_Work to complete_
Begin at the line containing "make_nose_cap()" and stop at the line containing "bpy.context.scene.collection.objects.link(empty)"; copy those lines exactly, ends included, and nothing else.

_Provided data_
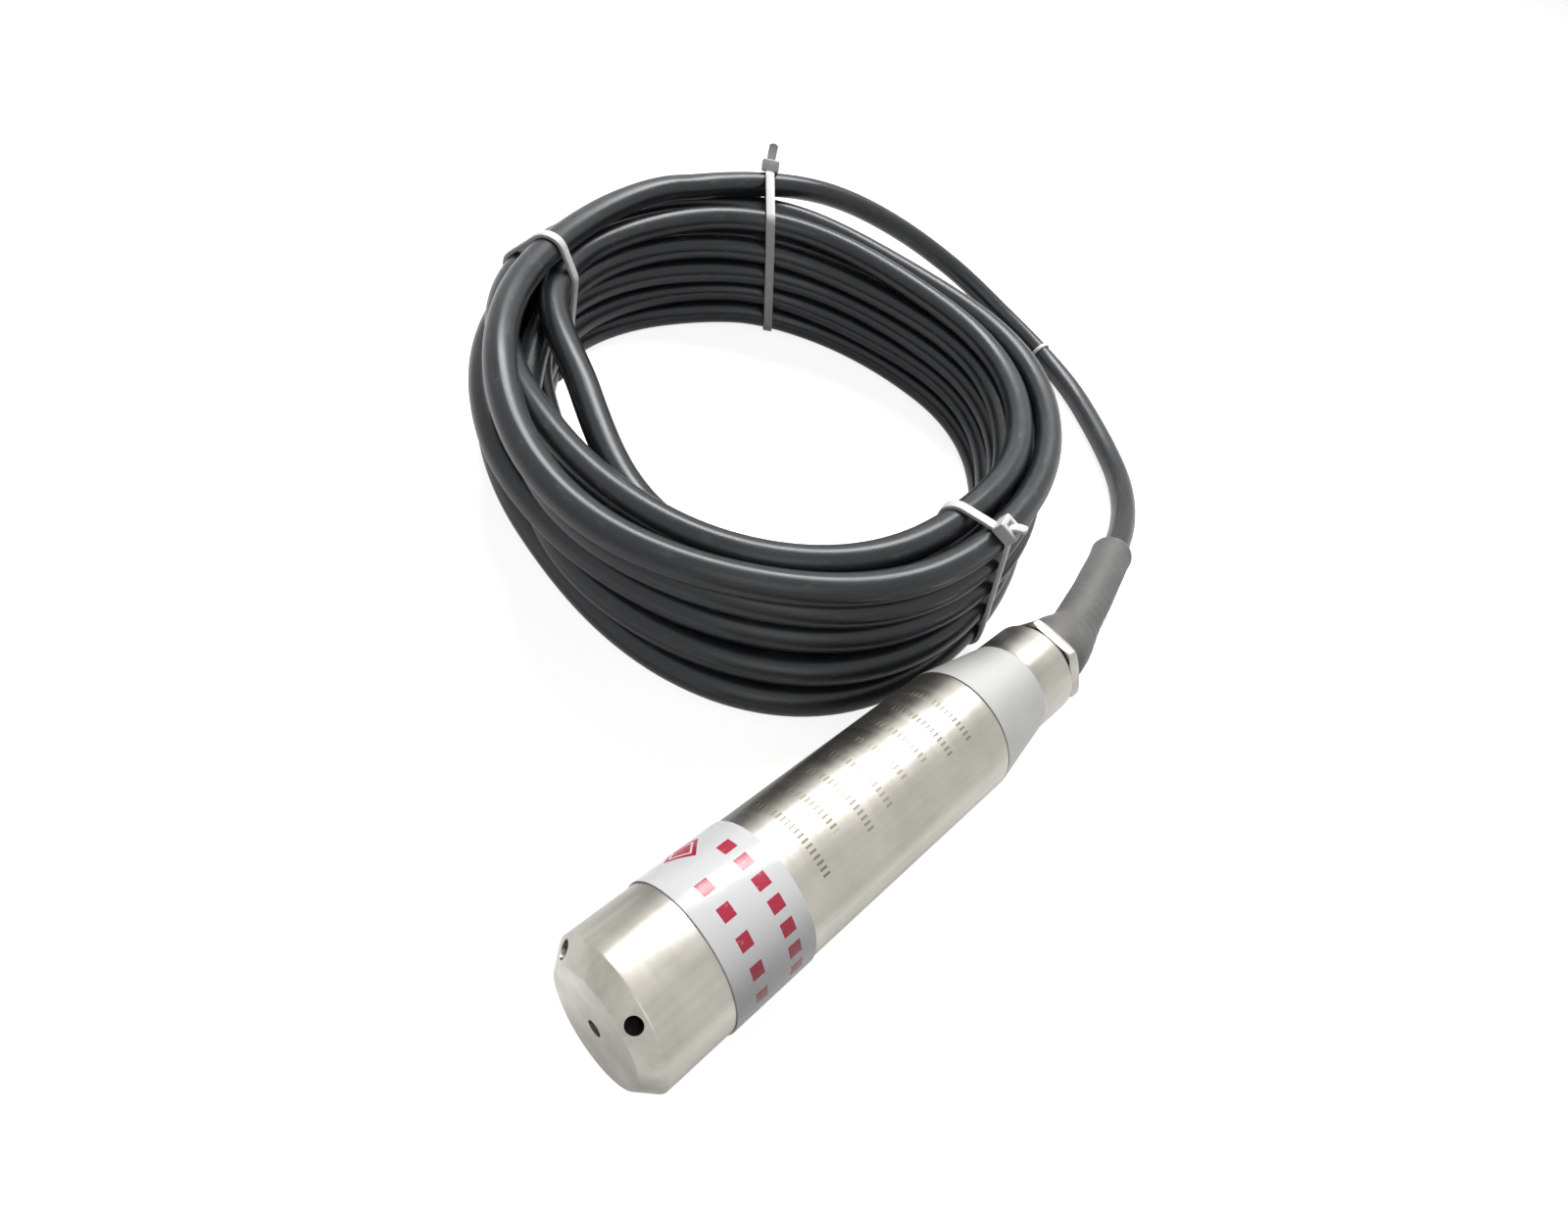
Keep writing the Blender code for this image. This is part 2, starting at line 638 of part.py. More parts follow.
def make_cable_cores():
    cores = (
        ("core_supply", "wire_red", CORE_RADIUS, 1.0, board_end - CORE_LANDING),
        ("core_return", "wire_blue", CORE_RADIUS, -1.0, board_end - CORE_LANDING),
        ("vent_tube", "vent_tube_plastic", VENT_TUBE_RADIUS, 0.0, board_end + VENT_TUBE_STOP),
    )
    for name, finish, radius, side, end in cores:
        above = board_top + radius if side else 0.0
        route = [
            (side * CORE_PITCH, side * CORE_PITCH, cable_start - GAP),
            (above, side * CORE_SPREAD, (cable_start + board_end) / 2),
            (above, side * CORE_SPREAD, end),
        ]
        wire = read_route(smooth_curve(route), 0, None, WIRE_STEP)
        bar(name, wire, radius, finish, probe_axis)


def coil_corners():
    """The centres of the rounded corners of the coil's section: distance from its axis, height."""
    low, high = COIL_INNER + COIL_CORNER, COIL_OUTER - COIL_CORNER
    bottom, top = coil_bottom + COIL_CORNER, COIL_TOP - COIL_CORNER
    return [(high, top), (high, bottom), (low, bottom), (low, top)]


def make_coil():
    profile = []
    for corner, (radius, height) in enumerate(coil_corners()):
        for i in range(COIL_CORNER_STEPS + 1):
            turn = math.pi / 2 * (1 - corner - i / COIL_CORNER_STEPS)
            out, up = COIL_CORNER * math.cos(turn), COIL_CORNER * math.sin(turn)
            profile.append((height + up, radius + out))
    turned("cable_coil", profile, "cable_jacket", coil_axis, sides=COIL_SIDES)


def wrapped_outline(circles, grow):
    """A closed outline drawn taut round circles, each (x, y, radius) grown by the same amount."""
    points = []
    for x, y, radius in circles:
        for i in range(STRAP_READS):
            turn = 2 * math.pi * i / STRAP_READS
            reach = radius + grow
            points.append((x + reach * math.cos(turn), y + reach * math.sin(turn)))
    outline = []
    for ordered in (sorted(points), sorted(points, reverse=True)):
        side = []
        for x, y in ordered:
            while len(side) > 1:
                (ax, ay), (bx, by) = side[-2:]
                if (bx - ax) * (y - ay) - (by - ay) * (x - ax) > STRAP_FLATNESS:
                    break
                side.pop()
            side.append((x, y))
        outline += side[:-1]
    return outline


def make_tie(name, turn, holds_lead, head_side, tail_length):
    """A strap drawn taut round the coil's section, with its head outside and its cut tail."""
    frame = frame_empty(f"{name}_frame", (0, 0, 0), (math.pi / 2, 0, turn), coil_axis)
    circles = [(radius, height, COIL_CORNER) for radius, height in coil_corners()]
    knuckle = circles[0]
    if holds_lead:
        beside = Vector((math.cos(turn), math.sin(turn)))
        offsets = [(place.xy - coil_axis.location.xy, place.z) for place in cable_curve()]
        offset, height = max(offsets, key=lambda read: read[0].normalized().dot(beside))
        knuckle = (offset.length, height, cable_bore)
        circles.append(knuckle)
    curve = bpy.data.curves.new(name, "CURVE")
    curve.dimensions = "2D"
    curve.fill_mode = "BOTH"
    curve.extrude = TIE_WIDTH / 2
    for grow in (GAP, GAP + TIE_THICKNESS):
        outline = wrapped_outline(circles, grow)
        spline = curve.splines.new("POLY")
        spline.points.add(len(outline) - 1)
        spline.use_cyclic_u = True
        for point, place in zip(spline.points, outline):
            point.co = (*place, 0, 1)
    strap = add_piece(name, welded_mesh(curve, name), "white_nylon", frame)
    length, across, height = TIE_HEAD
    along = 0 if holds_lead else -length / 2
    out = knuckle[2] + GAP + TIE_THICKNESS / 2 + height / 2
    tail = [TIE_TAIL_THICKNESS, tail_length, TIE_WIDTH]
    if head_side == "top":
        size, place = (length, height, across), Vector((knuckle[0] + along, knuckle[1] + out, 0))
        stands = tail_length / 2
    else:
        size, place = (height, length, across), Vector((knuckle[0] + out, knuckle[1] + along, 0))
        stands = -tail_length / 2
    combine(strap, box(f"{name}_head", size, place, None, frame), "UNION")
    combine(strap, box(f"{name}_tail", tail, place + Vector((0, stands, 0)), None, frame), "UNION")


make_nose_cap()
make_housing()
make_seal_band()
make_sensor()
make_retaining_ring()
make_header()
make_board()
make_tail_fitting()
make_gland()
make_gland_nut()
make_cable()
make_cable_cores()
make_coil()
for tie in TIES:
    make_tie(*tie)
for piece in parts.objects:
    if piece.type == "MESH":
        piece.data.shade_smooth()
        piece.data.set_sharp_from_angle(angle=math.radians(35))
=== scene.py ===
# Submersible level transmitter with its coiled cable: finished surfaces, real cable turns, light and camera.
# Metres. The probe lies along X with its nose towards -X, and the floor is at z = 0.
import bpy
import json
import math
import numpy as np
from functools import partialmethod
from mathutils import Matrix, Vector


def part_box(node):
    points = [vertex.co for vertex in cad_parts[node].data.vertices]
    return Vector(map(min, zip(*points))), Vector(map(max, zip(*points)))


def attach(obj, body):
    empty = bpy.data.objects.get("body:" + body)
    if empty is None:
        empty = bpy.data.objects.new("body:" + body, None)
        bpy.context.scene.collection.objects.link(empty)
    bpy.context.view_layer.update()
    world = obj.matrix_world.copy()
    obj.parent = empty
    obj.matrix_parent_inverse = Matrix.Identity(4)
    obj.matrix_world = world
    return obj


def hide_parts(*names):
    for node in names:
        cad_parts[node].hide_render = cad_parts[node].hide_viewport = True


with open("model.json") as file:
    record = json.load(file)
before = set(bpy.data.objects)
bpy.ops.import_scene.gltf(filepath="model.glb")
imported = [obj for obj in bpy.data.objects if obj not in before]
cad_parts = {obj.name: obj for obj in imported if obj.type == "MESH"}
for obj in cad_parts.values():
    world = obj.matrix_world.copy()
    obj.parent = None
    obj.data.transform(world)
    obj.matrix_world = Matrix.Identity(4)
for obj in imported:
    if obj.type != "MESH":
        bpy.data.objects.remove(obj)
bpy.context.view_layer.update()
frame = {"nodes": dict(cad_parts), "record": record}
mm = 0.001

# Camera and light
view = {
    "eye": (-0.10309, -0.03723, 0.17906),
    "forward": (0.6676, 0.3576, -0.6530),
    "up": (0.3573, 0.6156, 0.7024),
    "lens": 22.5,
    "shift": (-0.075, -0.06125),
}
light = {
    "floorSize": 40.0,
    "floorColour": (0.80, 0.80, 0.80),
    "floorBounce": (0.10, 0.10, 0.10),  # what the floor throws back at the object
    "floorLift": 0.84,  # keeps the floor white for the camera
    "mirroredLift": 0.42,  # and about white in reflections
    "skyStrength": 0.13,
    # name, place, aimed at, width, height, power
    "lamps": (
        ("overheadSoftbox", (0.58, 0.50, 1.00), (0.04, 0.05, 0.0), 1.00, 0.30, 18.0),
        ("frontSoftbox", (-0.55, -0.70, 0.90), (0.0, 0.05, 0.0), 0.70, 0.70, 1.6),
    ),
}


def link(item):
    # Puts a new object into the scene
    bpy.context.scene.collection.objects.link(item)
    return item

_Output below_
make_nose_cap()
make_housing()
make_seal_band()
make_sensor()
make_retaining_ring()
make_header()
make_board()
make_tail_fitting()
make_gland()
make_gland_nut()
make_cable()
make_cable_cores()
make_coil()
for tie in TIES:
    make_tie(*tie)
for piece in parts.objects:
    if piece.type == "MESH":
        piece.data.shade_smooth()
        piece.data.set_sharp_from_angle(angle=math.radians(35))
=== scene.py ===
# Submersible level transmitter with its coiled cable: finished surfaces, real cable turns, light and camera.
# Metres. The probe lies along X with its nose towards -X, and the floor is at z = 0.
import bpy
import json
import math
import numpy as np
from functools import partialmethod
from mathutils import Matrix, Vector


def part_box(node):
    points = [vertex.co for vertex in cad_parts[node].data.vertices]
    return Vector(map(min, zip(*points))), Vector(map(max, zip(*points)))


def attach(obj, body):
    empty = bpy.data.objects.get("body:" + body)
    if empty is None:
        empty = bpy.data.objects.new("body:" + body, None)
        bpy.context.scene.collection.objects.link(empty)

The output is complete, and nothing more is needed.